What's making this tricky for me to figure out is that the delimiters are not consistent. The string includes both double colons, and single colon fields, so I haven't been able to just simply match on the string between the delimiters. The reason for this is because a field can have an empty value. For example

:<null>:ip:gw:netmask:hostname:<null>:off

Null is shown here to indicate an omitted value not passed by the user, that the user does not need to provide for the intended purpose.
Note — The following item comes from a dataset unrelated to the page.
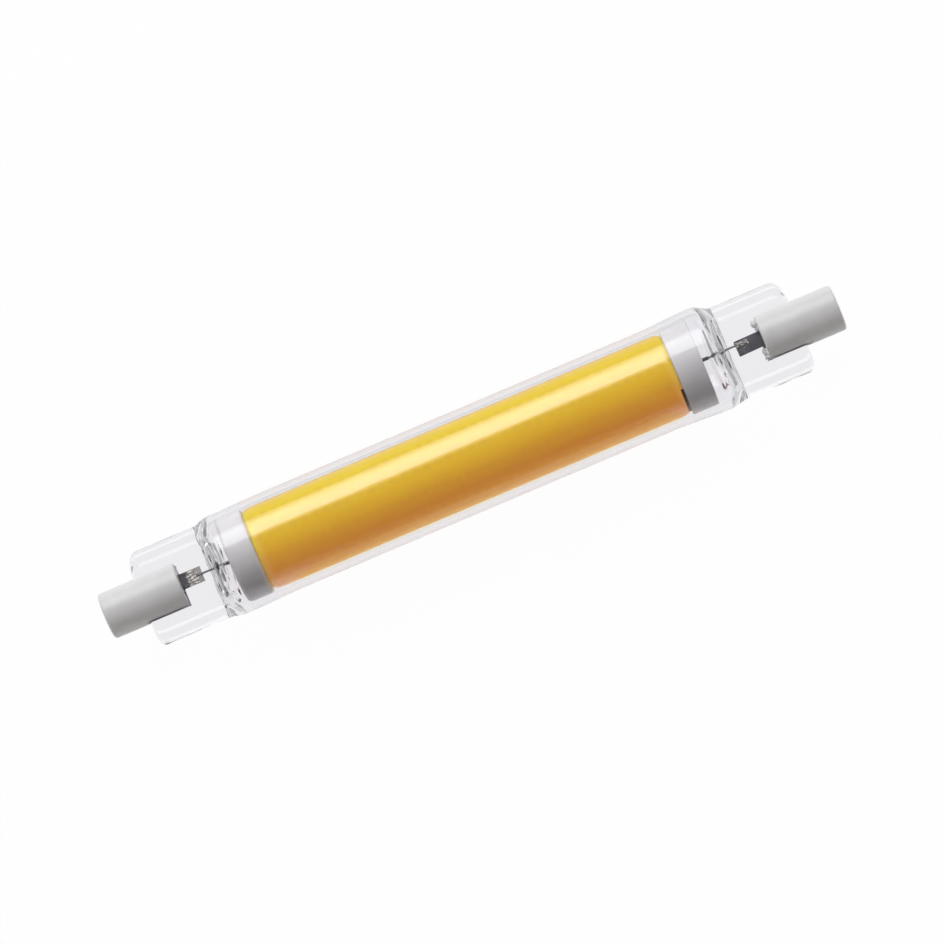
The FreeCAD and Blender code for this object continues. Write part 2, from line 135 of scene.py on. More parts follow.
def open_mesh(piece):
    """Opens a piece's mesh with all of it selected."""
    select_only(piece)
    bpy.ops.object.mode_set(mode="EDIT")
    select_all()


def close_mesh():
    bpy.ops.object.mode_set(mode="OBJECT")


def pick(kind, test):
    """Selects the open mesh's vertices, edges or faces that pass the test."""
    piece = bpy.context.edit_object
    bpy.ops.mesh.select_mode(type=kind)
    bpy.ops.mesh.select_all(action="DESELECT")
    mesh = bmesh.from_edit_mesh(piece.data)
    parts = {"VERT": mesh.verts, "EDGE": mesh.edges, "FACE": mesh.faces}[kind]
    for part in parts:
        if test(part):
            part.select_set(True)
    mesh.select_flush_mode()
    bmesh.update_edit_mesh(piece.data)


def facing(way, place):
    """Test for faces that look one way along the lamp, at a place on its axis."""

    def test(face):
        return face.normal.x * way > SQUARE_ON and abs(face.calc_center_median().x - place) < SLACK

    return test


def rim_at(x, radius, centre_y=0.0):
    """Test for the edges of one round rim across the lamp."""

    def on_rim(point):
        distance = math.hypot(point.y - centre_y, point.z)
        return abs(point.x - x) < SLACK and abs(distance - radius) < SLACK

    return lambda edge: on_rim(edge.verts[0].co) and on_rim(edge.verts[1].co)


def inset(thickness):
    bpy.ops.mesh.inset(thickness=thickness)


def extrude(along, across=0):
    bpy.ops.mesh.extrude_region_move(TRANSFORM_OT_translate={"value": (along, across, 0)})


def squeeze(share_y, share_z, centre=(0, 0, 0)):
    """Scales the selection across the lamp about a centre."""
    bpy.ops.transform.resize(value=(1, share_y, share_z), center_override=centre, orient_type="GLOBAL")


def bevel(width, segments):
    bpy.ops.mesh.bevel(offset=width, segments=segments, affect="EDGES")


def delete_faces():
    bpy.ops.mesh.delete(type="FACE")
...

I've tried a few different expressions as suggested in other answers that use negative look behinds and look aheads to not start matching at a : which is neighbored by another :

For example, see this question: Regular Expression to find a string included between two characters while EXCLUDING the delimiters

If I can start matching at the first single colon, by itself, which is not followed by or preceded by another : character, while excluding the colon character as the delimiter, and continue matching until the next single colon which is also not neighboring another : and without including the colon character, that should match the desired string.
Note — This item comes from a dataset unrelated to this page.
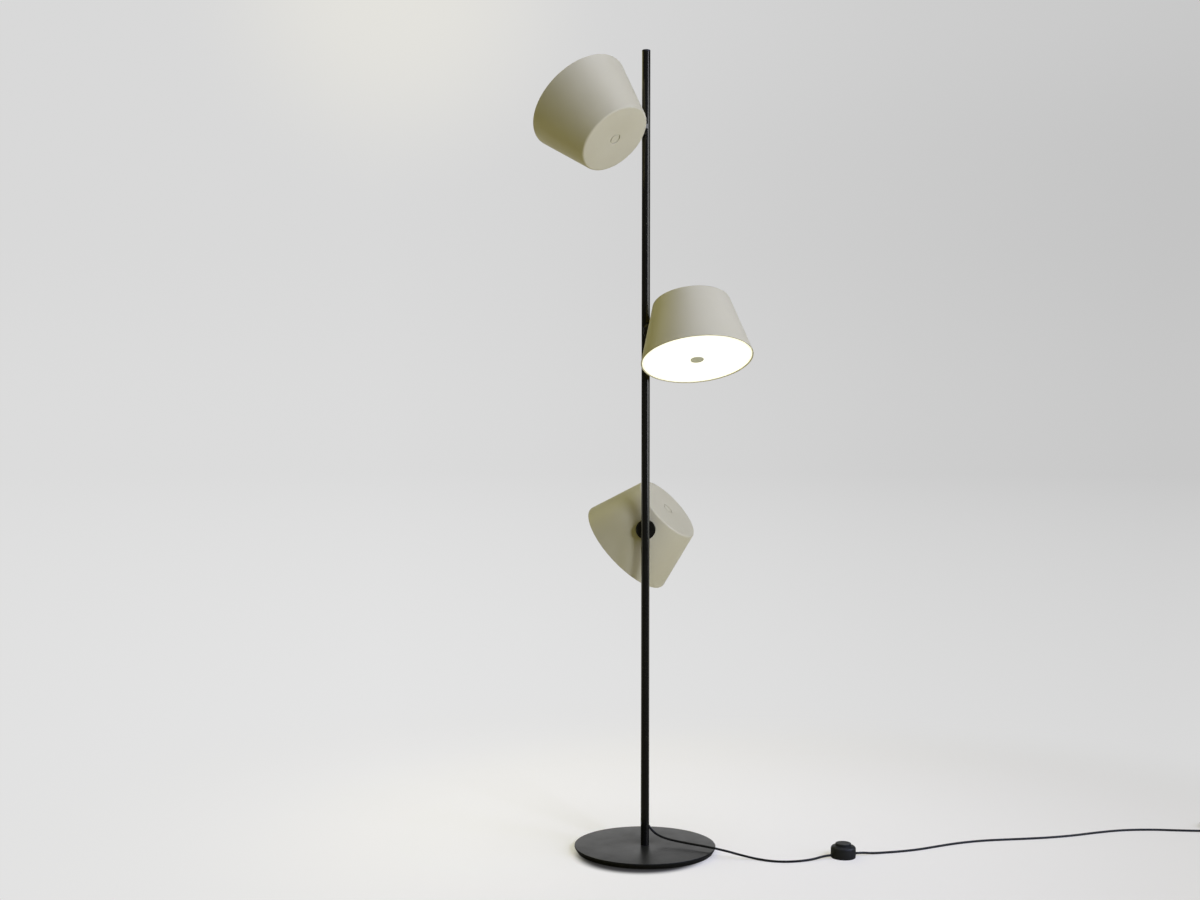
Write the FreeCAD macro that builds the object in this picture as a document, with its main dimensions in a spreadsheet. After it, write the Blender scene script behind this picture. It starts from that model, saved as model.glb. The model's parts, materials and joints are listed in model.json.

I'm able to match the exact string by including "255" in an expression like this: (Which will work for all of our present use cases)
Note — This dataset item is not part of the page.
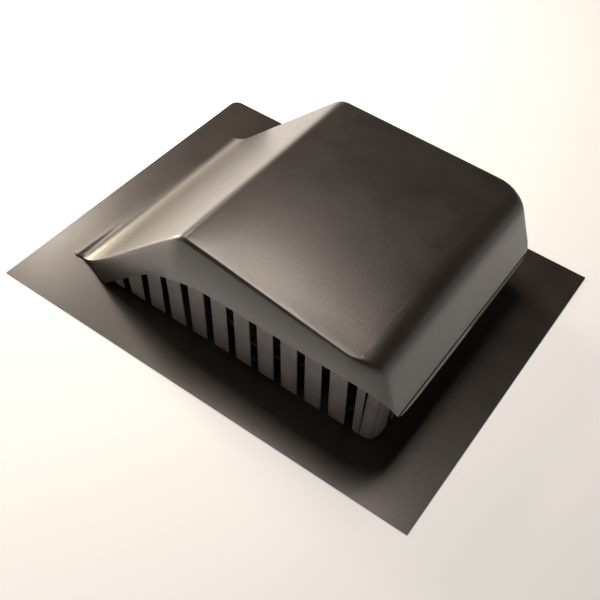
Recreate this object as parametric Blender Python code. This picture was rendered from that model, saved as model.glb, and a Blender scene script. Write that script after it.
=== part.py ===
"""Slant-back roof vent in painted sheet metal, lying flat.

Metres, +Z up, +X down the roof slope. The origin is the centre of the flashing's underside.
"""

import math

import bmesh
import bpy
from mathutils import Vector

# Driving dimensions
FLANGE_LENGTH = 0.445
FLANGE_WIDTH = 0.355
FLANGE_CORNER_RADIUS = 0.003
FLANGE_ROUND_CORNER_RADIUS = 0.009
SHEET = 0.0008
GAP = 0.0003

THROAT_RADIUS = 0.1016
THROAT_X = 0.0223
COLLAR_HEIGHT = 0.025
COLLAR_FOOT_RADIUS = 0.1165
COLLAR_LIP_RADIUS = 0.1105
COLLAR_BEND = 0.0020
RING_INNER_RADIUS = 0.0985
SCREEN_WIRE = 0.0011
SCREEN_STRAND_WIDTH = 0.0022
SCREEN_PITCH = 0.0203
SCREEN_RADIUS = 0.1040
SCREEN_TRIM = 0.0004

APRON_EDGE_X = -0.190
FOOT_X = -0.1715
SLANT_TOP_X = -0.0525
SHOULDER_X = 0.1330
SLANT_TOP_Z = 0.1166
SHOULDER_Z = 0.1050
FOOT_HALF_WIDTH = 0.1195
SLANT_TOP_HALF_WIDTH = 0.1190
SHOULDER_HALF_WIDTH = 0.1313
PLAN_CORNER_RADIUS = 0.012
SLANT_FOOT_BEND = 0.011
FLAT_BEFORE_FOOT = 0.0085
BEND_HALF_LENGTH = 0.010
SLANT_TOP_BEND = 0.008
RIDGE_RADIUS = 0.004
RIDGE_TURN = 62
LIP_RADIUS = 0.050
LIP_TURN = 88
SHOULDER_RADIUS = 0.0245
SHOULDER_TURN = 70
FRONT_WALL_LENGTH = 0.0455
LIP_DROP = 0.0300
LIP_EDGE_Z = 0.0850
LIP_EDGE_SLOPE = 0.034
LIP_BEND = 0.039
CORNER_TUCK = 0.0025

LOUVRE_HALF_WIDTH = 0.1242
LOUVRE_FRONT_X = 0.1560
LOUVRE_FOOT_Z = 0.0042
LOUVRE_CORNER_RADIUS = 0.010
LOUVRE_CORNER_RETURN = 0.0035
FRONT_SLOT_TOP_Z = 0.0520
FRONT_RAIL_TOP_Z = 0.0660
RAIL_HEIGHT = 0.010
RAIL_DEPTH_SHARE = 0.45
RAIL_TUCK_FROM_X = 0.115
RAIL_TUCK = 9.0
SLOT_TOP_ABOVE_LIP = 0.0016
SLOT_PITCH = 0.0247
SLOT_WIDTH = 0.0082
LAST_SLOT_X = 0.1310
SIDE_SLOTS = 11
FRONT_SLOTS = 9
UPHILL_END_BAR = 0.012
DOWNHILL_END_BAR = 0.0068

RIVET_RADIUS = 0.0016
RIVET_HEAD_RADIUS = 0.0034
RIVET_HEAD_HEIGHT = 0.0012

FLANGE_TOP = SHEET
APRON_SEAL_THICKNESS = 0.0005
APRON_SEAL_WIDTH = 0.0048
APRON_SEAL_INSET = 0.003
APRON_SEAL_SETBACK = 0.0012
APRON_TOP = FLANGE_TOP + APRON_SEAL_THICKNESS + 2 * GAP + SHEET


def clear_scene():
    for obj in list(bpy.data.objects):
        bpy.data.objects.remove(obj, do_unlink=True)


def paint(name, colour, roughness, metallic):
    material = bpy.data.materials.new(name)
    material.use_nodes = True
    shader = material.node_tree.nodes["Principled BSDF"]
    shader.inputs["Base Color"].default_value = (*colour, 1.0)
    shader.inputs["Roughness"].default_value = roughness
    shader.inputs["Metallic"].default_value = metallic
    return material


def add_object(name, mesh, material, location=(0, 0, 0)):
    obj = bpy.data.objects.new(name, mesh)
    obj.location = location
    mesh.materials.clear()
    mesh.materials.append(material)
    bpy.context.scene.collection.objects.link(obj)
    return obj


def mesh_of(name, bm, smooth_angle=35):
    bmesh.ops.recalc_face_normals(bm, faces=bm.faces)
    mesh = bpy.data.meshes.new(name)
    bm.to_mesh(mesh)
    bm.free()
    mesh.shade_smooth()
    mesh.set_sharp_from_angle(angle=math.radians(smooth_angle))
    return mesh


def add_solidify(obj, thickness, offset=-1.0):
    modifier = obj.modifiers.new("sheet", "SOLIDIFY")
    modifier.thickness = thickness
    modifier.offset = offset
    modifier.use_even_offset = True
    return modifier


def cut_with(obj, cutter):
    modifier = obj.modifiers.new("cut " + cutter.name, "BOOLEAN")
    modifier.operation = "DIFFERENCE"
    modifier.solver = "EXACT"
    modifier.object = cutter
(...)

[user@ws01 ~]$ grep -o -P '(?:)255.*?(?=:)' file.txt
255.255.254.0

The logic problem here is that the subnet mask itself, may not always start with "255", but it should be a number, [0-9] which is why I'm attempting to use that in the expression above. For the sake of simplicity, I don't need to validate that it's not greater than 255.

oguz ismail
  • 1
  • 16
  • 47
  • 69
Chris
  • 158
  • 1
  • 9
  • 3
    You want the "255.255.254.0" ? And the format of the lines is always the same? Do `cut -d":" -f4`. – Nic3500 Nov 02 '22 at 17:36
  • 2
    Can fields be empty? Is it possible that it's all single-colon delimiters but some fields are just empty a lot? Do you have headers, and/or know the purpose/content of each field? These things matter. – Paul Hodges Nov 02 '22 at 18:04
  • 2
    @Paul Hodges Yes, the user providing input at the grub prompt, kernel command line, can omit to provide a value, resulting in an unpopulated field. Hence the reason for the double colon at the beginning and the end. Those are actually placeholders for additional values that could be provided. – Chris Nov 02 '22 at 18:58
  • 1
    @Paul Hodges, The number of fields is fixed and known, and the values for IP address, gateway, netmask, hostname, device name, nameserver etc, always appear in the same respective fields. Their positioning does not change in my case with EL7, anaconda, and kickstart. – Chris Nov 02 '22 at 19:17
  • 1
    @Nic3500 up-voted this is simple and clean, and avoids the need for a regular expression. Thanks – Chris Nov 02 '22 at 19:43
  • 1
    @Paul Hodges, In my use case, no value will ever need to be provided for the field with index 2. (The value that would be placed between the first :: pattern shown as the input string in the question) That field will always be empty. In theory a user could provide that input, but in actuality they won't. – Chris Nov 02 '22 at 20:24
  • 1
    @ChrisSmith I made it an answer. – Nic3500 Nov 03 '22 at 00:40

4 Answers4

3

Using gnu-grep you could write the pattern as:

grep -oP '(?<!:):\K\d{1,3}(?:\.\d{1,3}){3}(?=:(?!:))' file.txt

Output

255.255.254.0

Explanation

  • (?<!:): Negative lookahead, assert not : to the left and then match :
  • \K Forget what is matched until now
  • \d{1,3}(?:\.\d{1,3}){3} Match 4 times 1-3 digits separated by .
  • (?=:(?!:)) Positive lookahead, assert : that is not followed by :

See a regex demo.

The fourth bird
  • 154,723
  • 16
  • 55
  • 70
2

Using grep

$ grep -oP '(?<!:)?:\K([0-9.]+)(?=:[[:alpha:]])' file.txt

View Demo here or

$ grep -oP '[^:]*:\K[^:[:alpha:]]*' file.txt

Output

255.255.254.0
HatLess
  • 10,622
  • 5
  • 14
  • 32
2

If these are delimiters, your value should be in a clearly predictable place.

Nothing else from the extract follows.